How does CRC (Cyclic Redundancy Check) work?

CRC treats the data as a binary polynomial, divides it by a pre-agreed generator polynomial using XOR arithmetic, and appends the remainder as a checksum. The receiver performs the same division — a zero remainder means no error. CRC detects all single-bit errors, all burst errors shorter than the generator length, and most longer burst errors. It's used in Ethernet, Wi-Fi, ZIP files, and USB because it's efficient in hardware and highly reliable.

What is the difference between Go-Back-N and Selective Repeat?

Go-Back-N: receiver accepts only in-order frames; on error, sender retransmits the bad frame plus all subsequent frames (even correctly received ones); receiver window = 1; sender window ≤ 2^n – 1. Selective Repeat: receiver buffers out-of-order frames; only the specific bad frame is retransmitted; both windows ≤ 2^(n-1). SR is more efficient at high error rates but requires more receiver memory. GBN is simpler to implement and fine for low-error-rate links.

What is the difference between flow control and error control in data link layer?

Flow control addresses speed mismatch: it prevents a fast sender from overrunning a slow receiver's buffer. The receiver signals how many frames it can handle (via window size). Error control addresses transmission corruption: it detects/corrects frames damaged during transmission using techniques like CRC for detection, and ARQ (Stop-and-Wait, GBN, SR) for recovery via retransmission. Both are responsibilities of the data link layer, and sliding window protocols implement both simultaneously.

What is the efficiency of Stop-and-Wait protocol?

Efficiency = 1/(1 + 2a), where a = propagation delay / transmission time.
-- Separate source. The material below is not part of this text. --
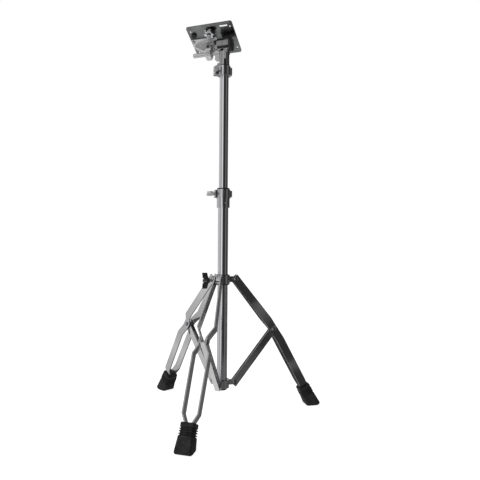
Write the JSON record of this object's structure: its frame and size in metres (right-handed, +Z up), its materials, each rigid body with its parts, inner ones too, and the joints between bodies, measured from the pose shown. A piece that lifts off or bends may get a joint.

When a = 0 (no propagation delay), efficiency = 100%. When a = 10 (propagation delay is 10× transmission time), efficiency = 1/21 ≈ 4.8%. This shows why Stop-and-Wait is impractical for satellite links or transcontinental connections — the sender spends most of its time idle. Sliding window protocols solve this: efficiency = W/(1 + 2a), so choosing W ≥ 1 + 2a achieves 100% efficiency.